### SUPPLIED DATA
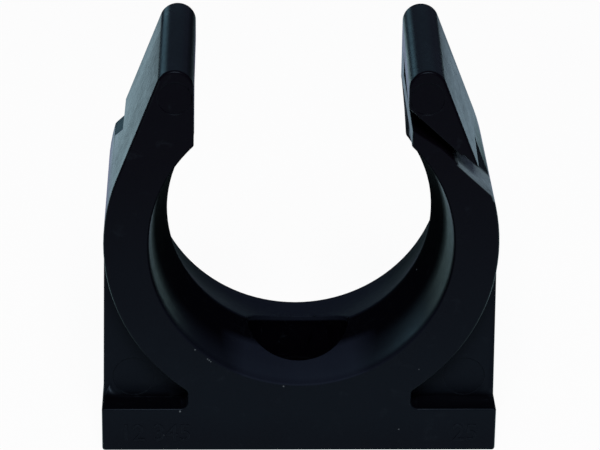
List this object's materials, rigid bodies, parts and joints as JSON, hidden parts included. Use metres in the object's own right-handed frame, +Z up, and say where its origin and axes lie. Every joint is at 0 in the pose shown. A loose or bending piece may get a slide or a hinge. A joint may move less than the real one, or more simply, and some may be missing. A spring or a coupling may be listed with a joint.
{
  "type": "snap-in conduit clip",
  "caption": "Moulded plastic saddle clip with an open round cradle that snaps round a conduit, on a flat base with a recessed screw hole.",
  "frame": {"origin": "centre of the base's underside", "axes": "+X along the base, across the conduit; +Y along the conduit, away from the camera; +Z up, out of the mouth"},
  "size_m": [0.0376, 0.0184, 0.0388],
  "materials": {
    "black_plastic": "satin, as moulded"
  },
  "bodies": {
    "root": {"clip_body": "black_plastic"}
  },
  "joints": []
}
######
• _YOUR TASK_
Everything in the listing above should be restated exactly.

• _ANSWER TO THE EXERCISE_
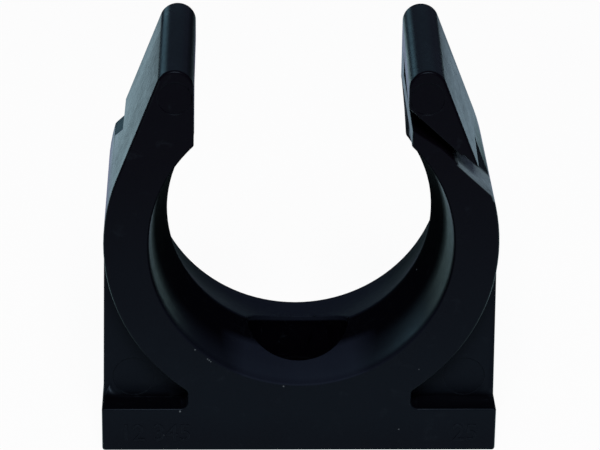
List this object's materials, rigid bodies, parts and joints as JSON, hidden parts included. Use metres in the object's own right-handed frame, +Z up, and say where its origin and axes lie. Every joint is at 0 in the pose shown. A loose or bending piece may get a slide or a hinge. A joint may move less than the real one, or more simply, and some may be missing. A spring or a coupling may be listed with a joint.
{
  "type": "snap-in conduit clip",
  "caption": "Moulded plastic saddle clip with an open round cradle that snaps round a conduit, on a flat base with a recessed screw hole.",
  "frame": {"origin": "centre of the base's underside", "axes": "+X along the base, across the conduit; +Y along the conduit, away from the camera; +Z up, out of the mouth"},
  "size_m": [0.0376, 0.0184, 0.0388],
  "materials": {
    "black_plastic": "satin, as moulded"
  },
  "bodies": {
    "root": {"clip_body": "black_plastic"}
  },
  "joints": []
}